Exercise brief
Please quote exactly the opening lines of the data, from the first line to the one where "return made.outputs[0]" appears.

Data section
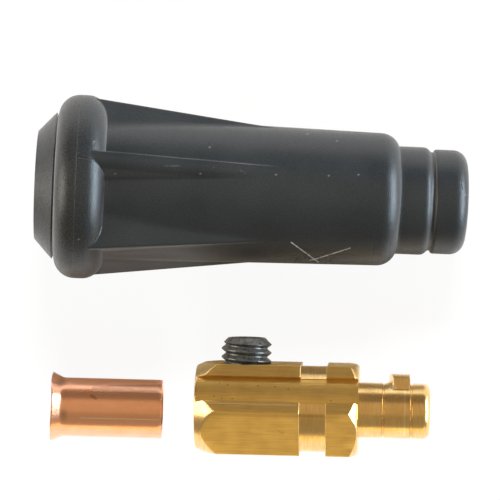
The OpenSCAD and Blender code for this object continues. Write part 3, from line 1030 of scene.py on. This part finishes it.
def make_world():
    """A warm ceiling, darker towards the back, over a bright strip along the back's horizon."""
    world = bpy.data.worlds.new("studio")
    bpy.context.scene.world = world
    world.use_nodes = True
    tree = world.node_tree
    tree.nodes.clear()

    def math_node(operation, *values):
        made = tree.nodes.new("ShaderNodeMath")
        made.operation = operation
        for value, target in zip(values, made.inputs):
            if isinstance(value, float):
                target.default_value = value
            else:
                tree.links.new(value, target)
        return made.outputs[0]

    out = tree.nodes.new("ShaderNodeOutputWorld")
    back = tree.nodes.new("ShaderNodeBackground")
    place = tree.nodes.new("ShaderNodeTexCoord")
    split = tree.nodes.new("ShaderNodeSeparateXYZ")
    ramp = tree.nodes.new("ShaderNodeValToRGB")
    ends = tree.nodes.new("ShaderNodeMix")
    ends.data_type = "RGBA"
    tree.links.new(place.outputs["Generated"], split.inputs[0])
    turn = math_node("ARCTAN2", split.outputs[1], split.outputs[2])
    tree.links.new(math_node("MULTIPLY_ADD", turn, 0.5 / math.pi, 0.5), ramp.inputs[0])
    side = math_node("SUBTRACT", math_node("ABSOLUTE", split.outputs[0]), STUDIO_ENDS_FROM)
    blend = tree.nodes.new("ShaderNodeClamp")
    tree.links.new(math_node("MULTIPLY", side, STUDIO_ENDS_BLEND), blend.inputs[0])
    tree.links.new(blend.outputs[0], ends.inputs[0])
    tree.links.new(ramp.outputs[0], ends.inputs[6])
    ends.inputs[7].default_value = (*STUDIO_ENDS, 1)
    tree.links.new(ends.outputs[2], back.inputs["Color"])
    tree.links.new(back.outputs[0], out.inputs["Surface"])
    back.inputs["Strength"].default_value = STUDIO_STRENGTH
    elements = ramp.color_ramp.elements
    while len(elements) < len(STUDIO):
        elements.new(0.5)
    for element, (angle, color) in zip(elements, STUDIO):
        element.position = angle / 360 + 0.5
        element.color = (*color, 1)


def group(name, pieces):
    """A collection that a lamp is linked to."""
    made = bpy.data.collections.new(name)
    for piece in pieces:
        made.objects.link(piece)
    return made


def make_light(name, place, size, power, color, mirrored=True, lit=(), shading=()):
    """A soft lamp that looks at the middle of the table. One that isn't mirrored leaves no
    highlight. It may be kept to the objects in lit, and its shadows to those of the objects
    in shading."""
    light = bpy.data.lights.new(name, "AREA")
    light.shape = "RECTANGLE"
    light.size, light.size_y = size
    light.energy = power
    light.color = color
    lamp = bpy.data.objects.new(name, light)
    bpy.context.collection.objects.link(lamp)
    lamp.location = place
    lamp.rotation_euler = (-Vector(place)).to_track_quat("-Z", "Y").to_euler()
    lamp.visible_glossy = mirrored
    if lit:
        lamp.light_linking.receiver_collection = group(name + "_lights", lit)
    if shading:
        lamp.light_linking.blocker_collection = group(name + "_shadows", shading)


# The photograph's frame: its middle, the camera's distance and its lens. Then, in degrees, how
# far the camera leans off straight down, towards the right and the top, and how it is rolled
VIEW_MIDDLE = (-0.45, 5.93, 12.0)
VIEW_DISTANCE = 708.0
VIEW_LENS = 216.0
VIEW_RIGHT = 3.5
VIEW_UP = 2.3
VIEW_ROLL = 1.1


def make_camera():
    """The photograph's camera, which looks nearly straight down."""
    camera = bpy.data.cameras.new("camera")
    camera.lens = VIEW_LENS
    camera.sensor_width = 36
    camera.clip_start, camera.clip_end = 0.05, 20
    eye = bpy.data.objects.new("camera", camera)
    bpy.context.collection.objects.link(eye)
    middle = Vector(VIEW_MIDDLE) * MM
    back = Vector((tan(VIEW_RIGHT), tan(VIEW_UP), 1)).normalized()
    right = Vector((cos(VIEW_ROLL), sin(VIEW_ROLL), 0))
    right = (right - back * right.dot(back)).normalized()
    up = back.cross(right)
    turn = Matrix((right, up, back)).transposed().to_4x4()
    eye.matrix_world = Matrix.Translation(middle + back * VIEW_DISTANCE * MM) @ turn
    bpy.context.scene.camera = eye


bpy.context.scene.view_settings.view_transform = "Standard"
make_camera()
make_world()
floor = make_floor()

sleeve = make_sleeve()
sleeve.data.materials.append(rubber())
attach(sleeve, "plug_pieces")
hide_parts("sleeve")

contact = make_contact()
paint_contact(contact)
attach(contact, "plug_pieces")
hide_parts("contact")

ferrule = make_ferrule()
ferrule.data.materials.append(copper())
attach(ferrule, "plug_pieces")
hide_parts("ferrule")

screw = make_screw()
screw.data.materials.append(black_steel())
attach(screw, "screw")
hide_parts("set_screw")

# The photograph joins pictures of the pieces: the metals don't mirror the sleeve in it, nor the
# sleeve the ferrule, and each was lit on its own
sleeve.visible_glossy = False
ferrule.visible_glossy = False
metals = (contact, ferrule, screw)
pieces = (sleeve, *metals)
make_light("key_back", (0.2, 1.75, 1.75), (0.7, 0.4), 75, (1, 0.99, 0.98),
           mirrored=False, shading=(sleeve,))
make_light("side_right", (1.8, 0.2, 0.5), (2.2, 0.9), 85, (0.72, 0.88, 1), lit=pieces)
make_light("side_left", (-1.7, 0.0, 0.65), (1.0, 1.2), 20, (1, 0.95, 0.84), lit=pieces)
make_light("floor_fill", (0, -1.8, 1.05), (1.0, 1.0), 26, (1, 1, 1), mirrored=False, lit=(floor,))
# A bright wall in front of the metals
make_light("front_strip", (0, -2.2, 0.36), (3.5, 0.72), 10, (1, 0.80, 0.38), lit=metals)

Result for this exercise
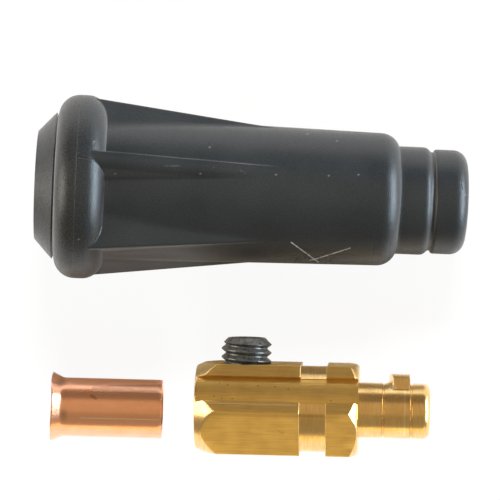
The OpenSCAD and Blender code for this object continues. Write part 3, from line 1030 of scene.py on. This part finishes it.
def make_world():
    """A warm ceiling, darker towards the back, over a bright strip along the back's horizon."""
    world = bpy.data.worlds.new("studio")
    bpy.context.scene.world = world
    world.use_nodes = True
    tree = world.node_tree
    tree.nodes.clear()

    def math_node(operation, *values):
        made = tree.nodes.new("ShaderNodeMath")
        made.operation = operation
        for value, target in zip(values, made.inputs):
            if isinstance(value, float):
                target.default_value = value
            else:
                tree.links.new(value, target)
        return made.outputs[0]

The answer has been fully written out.